Hocanın dediğini yap, yaptığını yapma…
Fikirleri sahiplerinden arındırarak mı değerlendirmeli, yoksa kimin söylediğine bağlı olarak mı? Tam münazara konusu. Her ikisini de mantıksal örneklerle savunmak mümkün gibi görünüyor. Öyle ya, ne söylendiği, kimin söylediğine göre önemsenebilir de önemsenmeyebilir de… Öte yandan söyleyende tasvip etmediğimiz yaşantı kodları varsa, bu, fikrin doğruluğunu veya önemini nasıl yok saymamız için gerekçe olabilir ki… Büyük sözlerin, tarihe mal olmuş düşüncelerin sahiplerine bir bakın, çoğu kez kendi yaşantısı ile çelişen eserleri olabildiğini görebilirsiniz. Martin Heidegger’in dediği gibi; “Büyük düşünenlerin büyük hatalar yapması kaçınılmazdır”. Bunu söyleyen varoluşçu felsefenin önde gelen isimleri arasında sayılan Heidegger, kendi yaşamıyla bu sözü doğruladı, Sokrates’ten etkilendi, insanın varlık sorununu analiz etmeyi iş edindi ama siyaset açısından çuvallayarak Nazi rejiminin propagandacısı oldu.
“Tanrı her şeyi mükemmel yaratmıştır, insan işe karışır ve hepsi berbat olur” diyen Jean Jaques Rousseau, Fransız devriminin adeta idolü olarak tanınır.
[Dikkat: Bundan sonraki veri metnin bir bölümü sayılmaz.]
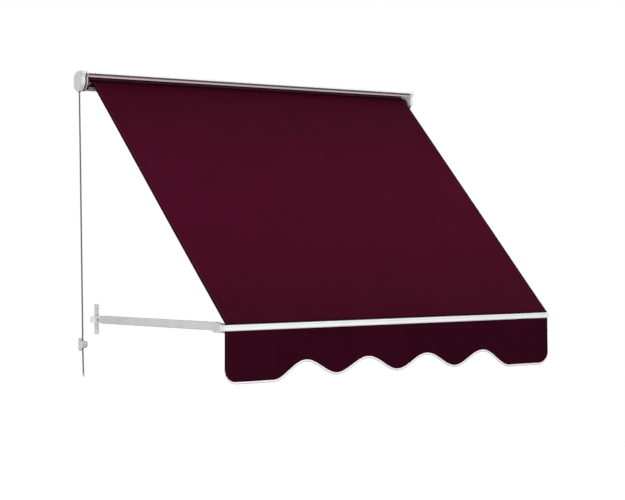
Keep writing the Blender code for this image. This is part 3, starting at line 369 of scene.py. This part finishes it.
def hood_coat():
    """The white coat of the head. Its groove and inside stay dark, and its lips take on the cloth's red."""
    made = powder_coat("powder coat of the head")
    low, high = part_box("hood_profile")
    front, back, floor, top = low[1], high[1], low[2], high[2]
    groove_low = top - GROOVE_FLOOR_DROP + EDGE
    groove_high = top - GROOVE_TOP_DROP - EDGE
    groove_depths = (front + GROOVE_SET_BACK, front + GROOVE_DEPTH + GROOVE_PAST)
    lean = Vector((0, BACK_DROP, SHOULDER)).normalized()
    shoulder = lean.dot(Vector((0, back, top - BACK_DROP)))
    under_shoulder = (lean, -FAR, shoulder - WALL + EDGE)
    lips = (front - MM, front + WALL)
    zones = (
        (INSIDE_SHADE, (floor + WALL - EDGE, top - WALL + EDGE), (front + WALL - EDGE, back - WALL + EDGE)),
        (GROOVE_SHADE, (groove_low, groove_high), groove_depths),
        (UPPER_LIP_SHADE, (top - TOP_LIP_DROP - EDGE, groove_low - 2 * EDGE), lips),
        (LOWER_LIP_SHADE, (floor + UNDERSIDE, floor + BOTTOM_LIP_RISE + EDGE), lips),
        (UNDERSIDE_SHADE, (floor - MM, floor + UNDERSIDE), (front - MM, back + MM)),
    )
    for shade, heights, depths in zones:
        paint(made, zone(made, (UP, *heights), (TO_WALL, *depths), under_shoulder), shade)
    return made


def arm_coat(name, dark, light):
    """The same coat in light greys on the steel arms and wall plates, a little duller."""
    made = new_material(name, light, 0.45, IOR=1.5)
    dress_surface(made, surface_noise(made, 60 * MM, 2.0), shades=(dark, light))
    dress_surface(made, surface_noise(made, 2.5 * MM), roughness=(0.4, 0.5), relief=(0.12, 0.2 * MM))
    return made


# Mouldings
def moulded_plastic(name, dark, light):
    """Moulded ABS, light grey, with the fine spark grain of its mould."""
    made = new_material(name, light, 0.5, IOR=1.53)
    dress_surface(made, surface_noise(made, 25 * MM, 2.0), shades=(dark, light))
    dress_surface(made, surface_noise(made, 1.2 * MM, 5.0), roughness=(0.44, 0.58), relief=(0.2, 0.1 * MM))
    return made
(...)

Bir yandan çocukların yetiştirilmesinde kendini ifade edebilmelerine olanak tanıyan bir sistemi tanımlarken, beş çocuğunu birden berbat yaşam koşullarına sahip bir yetimhaneye terk etmiştir. Aklın benmerkezciliği doğurduğunu ileri sürdüğü “Söylem”in bir kopyasını, desteğini alabilmek için gönderdiği Voltaire’in “İnsan ırkına karşı olan yeni kitabınızı aldım, teşekkür ederim. Bizleri aptallaştırmayı amaçlayan bir girişime hiç bu kadar çaba harcanmamıştı. Kitabınızı okuyunca insan dört ayak üzerinde yürümeyi çok istiyor. Ama o alışkanlığı altmış yıl önce kaybetmiş olduğumdan, tekrar kazanmam korkarım olanaksız” yanıtını alıp ömrü boyunca sürdüreceği düşmanlığa dönüştüren Rousseau, zamanı geldiğinde Voltaire’in tam karşısına gömülmüştü. Tabii ki Romantik Hareket’in kurucusu ve hatta doğanın el değmemiş mükemmelliğine duyduğu inanç ile biraz da “Yeşil Hareket”in öncüsü olduğu gerçeği, adı ile birlikte tescillenmiştir.
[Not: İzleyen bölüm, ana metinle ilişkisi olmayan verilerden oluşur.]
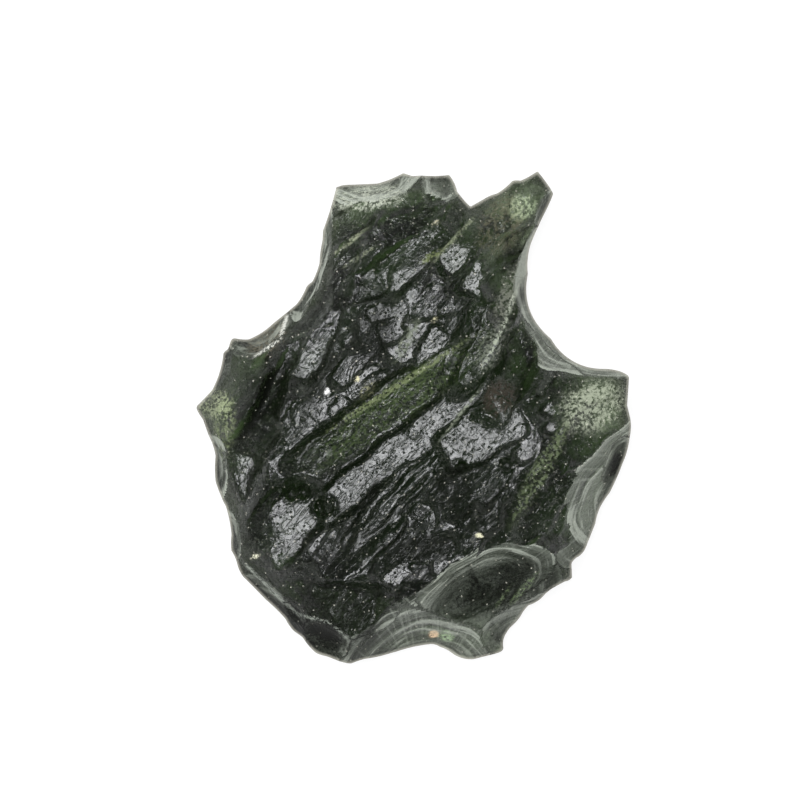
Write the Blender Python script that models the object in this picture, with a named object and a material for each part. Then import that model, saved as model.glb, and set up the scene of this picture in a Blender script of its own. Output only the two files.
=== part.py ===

Modern psikolojinin babası olarak bilinen Arthur Shopenhauer’in kendisinin de ifade ettiği gibi “şüphe, sinirlilik, şiddet ve kibre” yakın olması, kadın düşmanlığı, başta kendi bankası olmak üzere kimseye güvenmemesi ironik bir durum gibi görülebilir. Ama bu durum, onu en büyük, en köktenci Batılı düşünürler arasında sayılmaktan alıkoymaz.
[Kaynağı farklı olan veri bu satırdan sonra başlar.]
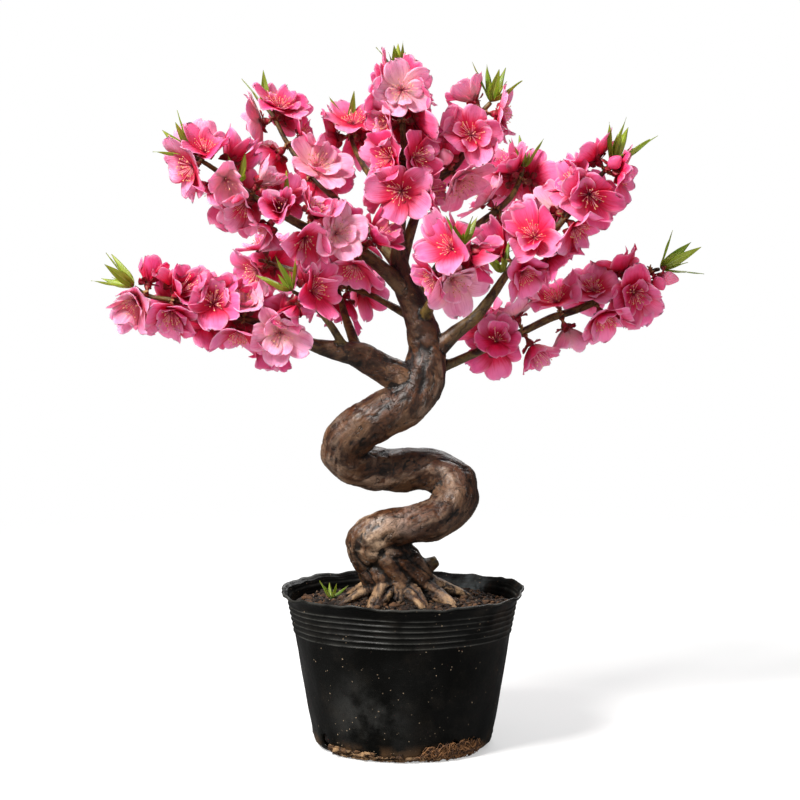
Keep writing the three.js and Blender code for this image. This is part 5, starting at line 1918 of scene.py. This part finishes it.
@dataclass
class Soil:
    """The crumbly soil, its clods, the crust at the pot's foot and the fine roots beside it."""

    finishes: Finishes
    level: float = 103 * MM
    rise: float = 5 * MM
    reach: float = 82 * MM
    clods: int = 2000
    sides: int = 132
    rings: int = 34
    crust_lumps: int = 360
    rootlets: int = 130
    root_turn: float = 304

    def build(self) -> None:
        """Builds the soil body with its clods, the crust on the pot's foot and the fine roots."""
        self._build_body()
        self._build_crust()
        self._build_rootlets()

    def _surface(self, x: float, y: float) -> float:
        """Finds the height of the soil at a place.

        Args:
            x: the place to the right of the pot's axis.
            y: the place behind it.

        Returns:
            The height.
        """
        share = min(1.0, math.hypot(x, y) / self.reach)
        swell = noise.fractal(Vector((x * 46, y * 46, 3.1)), 1.0, 2.0, 2) * 2.0
        crumb = noise.fractal(Vector((x * 190, y * 190, 0.7)), 1.0, 2.0, 3) * 1.9
        return self.level + self.rise * (1 - share * share) + (swell + crumb) * MM * (1 - 0.35 * share)

    def _build_body(self) -> None:
        """Spins the soil, roughens its surface and strews clods over it."""
        bm = new_shape()
        top = [(self.reach * (1 - i / self.rings), self.level) for i in range(self.rings + 1)]
        side = [(0, 1.5 * MM), (58 * MM, 1.5 * MM), (64.8 * MM, 9 * MM), (73 * MM, 55 * MM)]
        spin_profile(bm, side + top, self.sides)
        for vert in bm.verts:
            if vert.co.z > self.level - 1 * MM:
                vert.co.z = self._surface(vert.co.x, vert.co.y)
        bmesh.ops.recalc_face_normals(bm, faces=bm.faces)
        for i in range(self.clods):
            flat, far = draw(i * 3 + 1) * TURN, math.sqrt(draw(i * 3 + 2)) * 80 * MM
            x, y = math.cos(flat) * far, math.sin(flat) * far
            size = (0.5 + 2.4 * draw(i * 3 + 3) ** 3) * MM
            self._add_lump(bm, Vector((x, y, self._surface(x, y) + size * 0.25)), size, i)
        self._place(bm, "fine_soil", self.finishes.soil, "soil")

    @staticmethod
    def _place(bm: BMesh, name: str, finish: Material, node: str = "") -> None:
        """Places a body of soil.

        Args:
            bm: its shape.
            name: the piece's name.
            finish: its finish.
            node: the solid that it replaces, if any.
        """
        mesh = to_mesh(bm, name)
        mesh.shade_smooth()
        place_piece(mesh, name, [finish], node)

    @staticmethod
    def _add_lump(bm: BMesh, place: Vector, size: float, seed: int, flat: float = 0.75) -> None:
        """Adds one uneven lump of soil.

        Args:
            bm: the mesh that it goes into.
            place: its middle.
            size: its radius.
            seed: where its draws start.
            flat: its height as a share of its width.
        """
        tint_layer = bm.verts.layers.float_vector["tint"]
        turn = Matrix.Rotation(draw(seed + 0.3) * TURN, 4, "Z")
        form = Matrix.Diagonal((size * (1 + spread(seed + 0.5, 0.3)), size, size * flat, 1.0))
        for vert in add_ball(bm, Matrix.Translation(place) @ turn @ form):
            vert[tint_layer] = (draw(seed + 0.7), 0.0, 0.0)
            vert.co += (vert.co - place) * noise.noise(vert.co * 900) * 1.1
            vert.co.z = max(vert.co.z, 0)

    def _build_crust(self) -> None:
        """Builds the crust of dried soil low on the pot's front, most of it at the left."""
        bm = new_shape()
        for i in range(self.crust_lumps):
            seed = i * 5 + 900
            # Three in four lie at the left: where, in degrees, their heights in mm, and how they crowd low.
            middle, fan, low, high, bias = (244, 27, 0.8, 6.8, 1.5) if i % 4 else (282, 24, 0.6, 3.4, 1)
            turn = math.radians(middle + spread(seed, fan))
            height = (low + high * draw(seed + 1) ** bias) * MM
            radius = 61.6 * MM + min(4.4 * MM, height * 0.75)
            size = (0.8 + 2.9 * draw(seed + 2) ** 2) * MM
            place = Vector((math.cos(turn) * radius, math.sin(turn) * radius, max(height, size * 0.5)))
            self._add_lump(bm, place, size, i + 700, 0.45)
        self._place(bm, "dried_soil_crust", self.finishes.crust)

    def _build_rootlets(self) -> None:
        """Builds the mat of fine roots that has grown out low on the pot's front right."""
        bm = new_shape()
        middle, heel = math.radians(self.root_turn), 67.3 * MM
        for i in range(self.rootlets):
            seed = i * 11 + 40
            start, run = math.radians(self.root_turn + spread(seed, 17)), spread(seed + 1, 0.36)
            base = (1.6 + 11.0 * draw(seed + 2) * math.cos(2.6 * (start - middle))) * MM
            waves, phase = 2 + 4 * draw(seed + 3), draw(seed + 4) * TURN
            thick, proud = (0.25 + 0.5 * draw(seed + 5) ** 2) * MM, draw(seed + 6) * 2.2 * MM

            def lay(u: Array, v: Array) -> Array:
                """Lays a thin tube round the foot of the pot.

                Args:
                    u: shares round it, from -1 to 1.
                    v: shares along it, from 0 to 1.

                Returns:
                    The places, in metres.
                """
                turn = start + run * (v - 0.5)
                height = np.maximum(base + 2.6 * MM * np.sin(waves * v * 2.4 + phase), thick)
                foot = np.clip(6 * MM - height, 0, 6 * MM) * 0.7
                far = heel - foot + proud * np.sin(v * np.pi) + thick + thick * np.cos(u * math.pi)
                rise = height + thick * np.sin(u * math.pi)
                return np.stack([np.cos(turn) * far, np.sin(turn) * far, rise], axis=1)

            shaped_grid(bm, 4, 12, lay, (draw(seed + 8), 0, 0), closed=True)
        place_piece(to_mesh(bm, "foot_rootlets"), "foot_rootlets", [self.finishes.rootlet])


# ---- studio ----


@dataclass
class Studio:
    """A pale sweep, soft lights and the camera where the photograph was taken from."""

    pixels: float = 800
    focal: float = 2047
    sensor: float = 36
    pitch: float = 4.39
    place: Triple = (-1.9 * MM, -1500 * MM, 370 * MM)
    target: Triple = (0, 0, 0.3)
    surround: float = 0.46
    mirrored: float = 0.05

    def build(self) -> None:
        """Sets the camera, the floor and the lights."""
        self._camera()
        self._sweep()
        self._lights()

    def _camera(self) -> None:
        """Puts the camera at the photograph's viewpoint."""
        data = bpy.data.cameras.new("studio_camera")
        data.sensor_width, data.lens = self.sensor, self.focal * self.sensor / self.pixels
        camera = link("studio_camera", data)
        camera.location = self.place
        camera.rotation_euler = (math.radians(90 - self.pitch), 0, 0)
        bpy.context.scene.camera = camera

    def _glow(self, nodes: Nodes) -> Socket:
        """Makes how bright the surroundings are: 1 to the camera, less as a light and least in a reflection.

        Args:
            nodes: the nodes of the floor or of the world.

        Returns:
            The strength.
        """
        path = nodes.add("ShaderNodeLightPath").outputs
        mirrored = nodes.span(path["Is Glossy Ray"], 0, 1, self.surround, self.mirrored)
        return nodes.span(path["Is Camera Ray"], 0, 1, mirrored, 1.0)

    def _sweep(self) -> None:
        """Lays a plain pale floor, which the shiny pot hardly mirrors."""
        bm = bmesh.new()
        bmesh.ops.create_circle(bm, cap_ends=True, segments=64, radius=30)
        material, nodes, surface = new_material("studio_floor")
        where = nodes.place()
        away = nodes.made("ShaderNodeVectorMath", {"operation": "LENGTH"}, i0=where)["Value"]
        far = nodes.span(away, 0.35, 1.3)
        near = nodes.mix(nodes.noise(where, 0.6, 2), (0.54, 0.54, 0.54, 1), (0.56, 0.56, 0.56, 1))
        glossy = nodes.add("ShaderNodeLightPath").outputs["Is Glossy Ray"]
        unlit = nodes.math("MAXIMUM", far, nodes.times(glossy, 0.8))
        nodes.feed(surface, base_color=nodes.mix(unlit, near, (0, 0, 0, 1)), roughness=0.9, specular_ior_level=0.0,
                   emission_color=nodes.mix(far, (0.42, 0.42, 0.42, 1), (1, 1, 1, 1)),
                   emission_strength=self._glow(nodes))
        floor = link("studio_floor", to_mesh(bm, "studio_floor"))
        floor.data.materials.append(material)

    def _lights(self) -> None:
        """Hangs the soft lights and lights the surroundings."""
        for name, place, size, power, colour in (
            ("key_light", (-1.2, -1.2, 1.9), 0.7, 98, (1.0, 0.98, 0.95)),
            ("fill_light", (1.9, -1.5, 1.0), 1.8, 5, (0.95, 0.97, 1.0)),
            ("back_light", (0.5, 1.9, 1.7), 1.4, 30, (1.0, 1.0, 1.0)),
        ):
            data = bpy.data.lights.new(name, "AREA")
            data.size, data.energy, data.color = size, power, colour
            light = link(name, data)
            light.location = place
            aim = Vector(self.target) - light.location
            light.rotation_euler = aim.to_track_quat("-Z", "Y").to_euler()
        world = bpy.data.worlds.new("studio_world")
        world.use_nodes = True
        nodes = Nodes(world.node_tree)
        nodes.feed(world.node_tree.nodes["Background"].inputs, color=(1, 1, 1, 1), strength=self._glow(nodes))
        scene = bpy.context.scene
        scene.world, scene.view_settings.view_transform = world, "Standard"


def main() -> None:
    """Builds the studio and every piece."""
    logging.basicConfig(level=logging.INFO, format="%(name)s: %(message)s")
    Studio().build()
    tree, finishes = Tree(), Finishes()
    for part in (Pot(finishes), Soil(finishes), Wood(tree, finishes), Leaves(tree, finishes),
                 Blossoms(tree, finishes)):
        part.build()
        LOG.info("%s built", type(part).__name__)
    bpy.context.view_layer.update()


if __name__ == "__main__":
    main()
Felsefe aleminin anarşisti Nietzsche, belki de en çok okunan, en keyifle okunan düşünürdür ama 1888’de, aklını yitirmesinden önce son doğum gününde sadece bir tebrik kartı almıştı. “Üstün insan” görüşüne karşın, Herakleitos’un “karakteri, insanın kaderidir” sözünü doğrulayacak biçimde “üstün insan”a hem psikoloji hem de fizyolojisi açısından uzak bir yaşam sürmüştür. “Kendini kepaze etme, kendi kendinin soyguncusu olma, kendini yalanla dolanla aldatma ve bundan yararlanma eğilimi, bir tanrının insanlar arasında utancı olabilirdi” demiş, insanın “defo”larını sivri bir dille eleştirmiştir. Pek çokları Nietzsche’yi Nazi yanlısı olmakla suçlamıştır, buna karşın pek çok Nietzsche yanlısı sol görüşlü düşünür ve siyasetçi bulunmaktadır.
Nükleer silahsızlanma kampanyalarının ateşli savunucusu Bertrand Russel, söylemleriyle tam bir barış peygamberi ve insanların acılarına aşırı duyarlı bir hümanist olarak kabul görürken “Darwin otuz milyon sıradan insandan daha değerliydi” sözüyle olduğu gibi küstah kibir gösterileri ile şaşkınlık yaratmıştır.
Yani, bir kişinin “akıl yaşamı” kişiyi ille de “akıllı bir yaşam”a taşımıyor. Sigara içen doktor, küçük meyveli turtalara zaafı olan diyetisyen, psikolojik sorunları olan bir psikolog olamaz mı?
Bir de unutulmaması gereken bir şey var ki; büyük fikirler, ölümsüzleşmiş eserler, sanat yapıtları, insanlık için büyük adım olarak nitelenen buluşlar; bünyesinde keskin çelişkileri, çatışmaları barındıranlara aittir. Ne diyelim; işte hayat…
*Nigel Rodgers ve Mel Thompson’un “Sıradışı Filozoflar” ile Nietzsche’nin “Aforizmalar” kitaplarından yararlanılmıştır.